Vincent Ségal écrit :
Passer des heures à répéter la musique de Koki Nakano sans pouvoir échanger une conversation sérieuse est merveilleux. Pas de japonais, pas de français, pas d’anglais, pas de diplomatie, juste un territoire : l’Art de Koki Nakano. Le piano et le violoncelle sont des outils sommaires mais ils ont une mémoire, un ADN, une histoire et ces outils vénérables volumineux et peu pratiques à l’heure de la dématérialisation sont de merveilleux musiciens. Grâce à eux, sans échanger un mot, il y a des questions, de la sueur, de l’ardeur, du rire, de l’acrobatie, de l’agacement, la peur de mal faire, l’art de bien faire, de la plénitude.
Dans le minuscule studio des Buttes Chaumont, où Koki résidait, je pouvais avec mon archer toucher le piano droit, et de la main gauche faire chauffer de l’eau, mais en sortant, j ‘avais l’impression d’avoir été sur Mars, au bord d’un lac, dans un loft berlinois, avec des fées. La musique ne signifie rien, et pourtant, c’est une question de vie et de mort pour Koki Nakano.
Gaspar Claus écrit :
Au Japon, dans une immense ville tentaculaire, la plus peuplée du monde, il y a partout des petites ruelles. On a à peine quitté une grande artère qu’on se retrouve plongé dans un univers villageois, charmant, tranquille et joyeux.
Un jour, marchant dans une de ces ruelles j’ai vu passer un chariot chargé d’enfants qui se faisaient trimballer vers l’école par deux dames. Ces deux dames les tiraient, à pied, et les petits jetaient des regards à la fois sages et malicieux sur le monde qui défilait ainsi sous leurs yeux. C’était à Koenji, un de ces endroits au monde où je me suis toujours senti très heureux.
Les compositions de Koki Nakano m’ont immédiatement plongé dans le souvenir de ce moment, dans la ruelle de Koenji, avec les enfants qui passaient en chariot. Elles sont habitées de la joie de celui qui flâne et se laisse surprendre par les petites choses. Le piano de Koki sautille et danse sans direction précise, laisse tomber ses notes tout autour de lui, parfois s’arrête sur une couleur, se surprend lui-même à esquisser un pas inattendu, un nouveau rythme de marche qu’il répète avec curiosité tandis que le violoncelle de Vincent Segal promène ses archets comme celui qui sifflote en écho aux mille événements qui l’entourent, attentif à leur complexité tout autant qu’à la grande évidence de ce qui a simplement lieu.

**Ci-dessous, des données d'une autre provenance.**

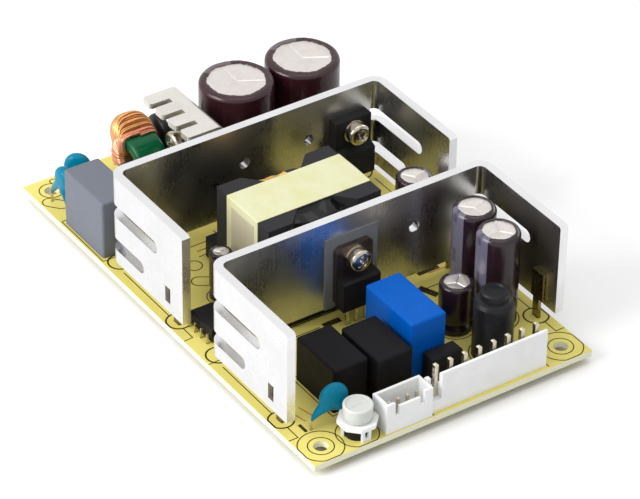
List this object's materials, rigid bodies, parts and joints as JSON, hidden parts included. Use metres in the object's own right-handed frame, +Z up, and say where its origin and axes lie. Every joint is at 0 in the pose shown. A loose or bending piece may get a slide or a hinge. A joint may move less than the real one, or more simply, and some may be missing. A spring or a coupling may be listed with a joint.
{
  "type": "open-frame power supply",
  "caption": "Open-frame AC-DC power supply on a printed board with folded aluminium heatsinks, mains filter, transformer, output filter, pin headers and an adjusting knob",
  "frame": {"origin": "centre of the footprint, at the height of the trimmed solder tips under the board", "axes": "+X along the board towards the output pins, +Y across the board towards the tall output capacitors, +Z up off the component side"},
  "size_m": [0.127, 0.0762, 0.0328],
  "materials": {
    "solder_mask_board": "pale yellow-green laminate with a dark legend",
    "solder": "dull bright solder",
    "tinned_lead": "tinned wire",
    "bare_aluminium": "smooth rolled aluminium sheet",
    "bracket_aluminium": "matt aluminium sheet",
    "tinned_steel": "tinned spring sheet",
    "nickel_steel": "bright nickel plate",
    "device_moulding": "black moulding compound",
    "device_tab": "dull plated copper",
    "insulator_grey": "grey silicone sheet",
    "capacitor_can": "drawn aluminium with a scored vent",
    "brown_sleeve": "shrunk maroon-brown sleeve",
    "dark_sleeve": "shrunk dark purple-grey sleeve",
    "ferrite": "ground ferrite",
    "bobbin_moulding": "black phenolic",
    "winding_tape": "wrinkled dark tape over the wire",
    "yellow_tape": "pale yellow polyester tape",
    "green_coating": "thick green coating",
    "enamelled_copper": "enamelled copper wire",
    "grey_case": "moulded grey case",
    "blue_case": "moulded blue case",
    "black_case": "moulded black case",
    "blue_dip": "blue dipped coating",
    "dark_dip": "black dipped coating",
    "black_shrink": "black shrunk sleeve",
    "fuse_ceramic": "off-white ceramic",
    "fuse_cap": "nickel cap",
    "white_nylon": "natural white nylon",
    "tinned_brass": "tinned brass pin",
    "clear_grey_plastic": "milky grey plastic"
  },
  "bodies": {
    "board_assembly": {"circuit_board": "solder_mask_board", "solder_joints": "solder", "clip_joints": "solder", "component_leads": "tinned_lead", "primary_heatsink": "bare_aluminium", "secondary_heatsink": "bare_aluminium", "finned_bracket": "bracket_aluminium", "heatsink_clips": "tinned_steel", "fixing_screws": "nickel_steel", "spring_washers": "nickel_steel", "flat_washers": "nickel_steel", "bridge_rectifier": "device_moulding", "switching_transistor": "device_moulding", "rectifier_diode_body": "device_moulding", "control_ic": "device_moulding", "regulator_module": "device_moulding", "rectifier_diode_tab": "device_tab", "insulating_pad": "insulator_grey", "bulk_capacitor_1_can": "capacitor_can", "bulk_capacitor_2_can": "capacitor_can", "output_capacitor_1_can": "capacitor_can", "output_capacitor_2_can": "capacitor_can", "output_capacitor_3_can": "capacitor_can", "bias_capacitor_can": "capacitor_can", "snubber_capacitor_can": "capacitor_can", "bulk_capacitor_1_sleeve": "brown_sleeve", "bulk_capacitor_2_sleeve": "brown_sleeve", "output_capacitor_1_sleeve": "dark_sleeve", "output_capacitor_2_sleeve": "dark_sleeve", "output_capacitor_3_sleeve": "dark_sleeve", "bias_capacitor_sleeve": "dark_sleeve", "snubber_capacitor_sleeve": "dark_sleeve", "transformer_core": "ferrite", "transformer_bobbin": "bobbin_moulding", "choke_base": "bobbin_moulding", "trimmer_base": "bobbin_moulding", "transformer_winding": "winding_tape", "transformer_tape": "yellow_tape", "choke_core": "green_coating", "choke_winding_1": "enamelled_copper", "choke_winding_2": "enamelled_copper", "x_capacitor": "grey_case", "blue_film_capacitor": "blue_case", "black_film_capacitor_1": "black_case", "black_film_capacitor_2": "black_case", "y_capacitor_1": "blue_dip", "y_capacitor_2": "blue_dip", "disc_capacitor": "blue_dip", "thermistor": "dark_dip", "output_choke": "black_shrink", "fuse_tube": "fuse_ceramic", "fuse_caps": "fuse_cap", "output_header_housing": "white_nylon", "input_header_housing": "white_nylon", "control_header_housing": "white_nylon", "trimmer_frame": "white_nylon", "output_header_pins": "tinned_brass", "input_header_pins": "tinned_brass", "control_header_pins": "tinned_brass"},
    "adjusting_knob": {"trimmer_knob": "clear_grey_plastic"}
  },
  "joints": [
    {"name": "trimmer_turn", "type": "hinge", "parent": "board_assembly", "child": "adjusting_knob", "pos_m": [0.059, -0.0237, 0.008], "axis": [0, 0, 1], "range_deg": [-120, 120]}
  ]
}
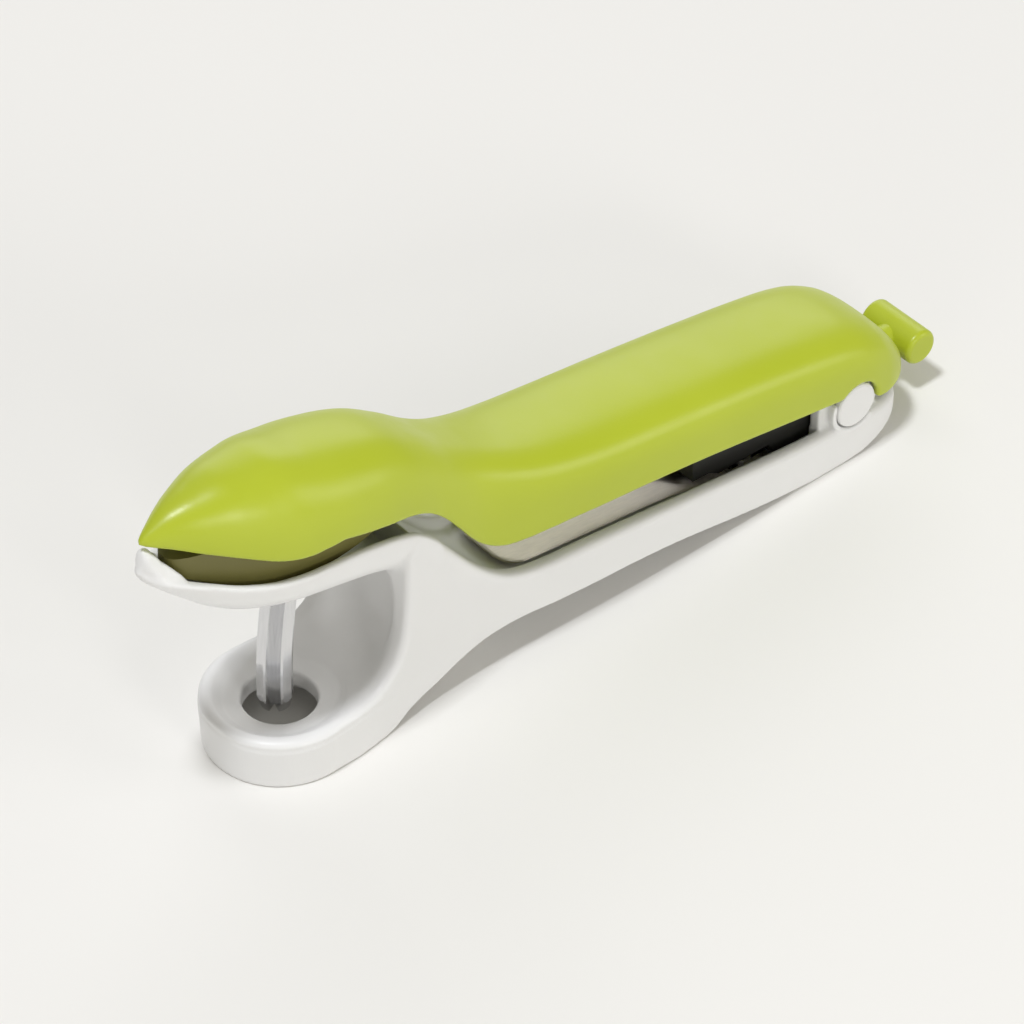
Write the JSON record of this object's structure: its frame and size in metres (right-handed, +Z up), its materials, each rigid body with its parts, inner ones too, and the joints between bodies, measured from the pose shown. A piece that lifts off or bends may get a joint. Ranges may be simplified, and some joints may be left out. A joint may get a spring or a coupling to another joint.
{
  "type": "olive pitter",
  "caption": "Lever olive pitter: a hinged upper handle drives a fluted punch through a beak guide onto a cupped seat with a stone hole; a pull bar locks it shut.",
  "frame": {"origin": "centre of the overall bounding box in plan, on the plane the pitter rests on", "axes": "+X along the handles from the beak to the pull bar, +Y across to the far side, +Z up"},
  "size_m": [0.1992, 0.0316, 0.0746],
  "materials": {
    "white_plastic": "satin",
    "green_plastic": "satin",
    "olive_plastic": "moulded",
    "white_button": "satin",
    "dark_plastic": "matt",
    "punch_steel": "polished",
    "pin_steel": "ground",
    "screw_steel": "plated",
    "spring_steel": "bright strip"
  },
  "bodies": {
    "lower": {"lower_handle": "white_plastic", "pivot_pin": "pin_steel", "pivot_cap_near": "white_button", "pivot_cap_far": "white_button", "leaf_spring": "spring_steel", "spring_clamp": "spring_steel", "spring_screws": "screw_steel"},
    "lever": {"upper_handle": "green_plastic", "lever_core": "dark_plastic", "core_screws": "screw_steel", "punch": "punch_steel", "punch_mount": "olive_plastic", "mount_screws": "screw_steel", "punch_pin": "pin_steel", "detent_leaf": "spring_steel"},
    "latch": {"pull_bar": "green_plastic", "lock_tongue": "spring_steel", "tongue_pin": "pin_steel"}
  },
  "joints": [
    {"name": "lever_hinge", "type": "hinge", "parent": "lower", "child": "lever", "pos_m": [0.07105, 0, 0.0138], "axis": [0, 1, 0], "range_deg": [0, 10], "deforming": ["leaf_spring"]},
    {"name": "lock_slide", "type": "slide", "parent": "lever", "child": "latch", "axis": [1, 0, 0], "range_m": [-0.0035, 0]}
  ]
}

Vincent Segal, violoncelliste
Depuis 20 ans de carrière, Vincent Segal expérimente dans tous les registres : classique, jazz, contemporain, rock et musiques africaines. Il a fondé avec Cyril Atef le célèbre duo Bumcello qui a obtenu une victoire de la musique en 2006. Vincent Segal a aussi joué dans la rue et à l’Opéra de Lyon, avec le chanteur M ou le chanteur pop folk Piers Faccini. Il a travaillé avec de nombreux autres artistes comme Sting, Elvis Costello, Sébastien Martel, Maggic Malik, Cesaria Evora… Récemment, son duo avec le Koriste Ballaké Sissoko a été nominé aux Victoires de la Musique.
Koki Nakano, pianiste
Jeune pianiste japonais de 28 ans, a composé des pièces étonnantes pour violoncelle et piano qu’il interprète avec Vincent Segal. Sa connaissance de la musique classique française et allemande, des répétitifs américains, du jazz et de la pop lui laisse toutefois la liberté de construire un monde musical personnel dont le CD « Lift » livre un aperçu enthousiasmant.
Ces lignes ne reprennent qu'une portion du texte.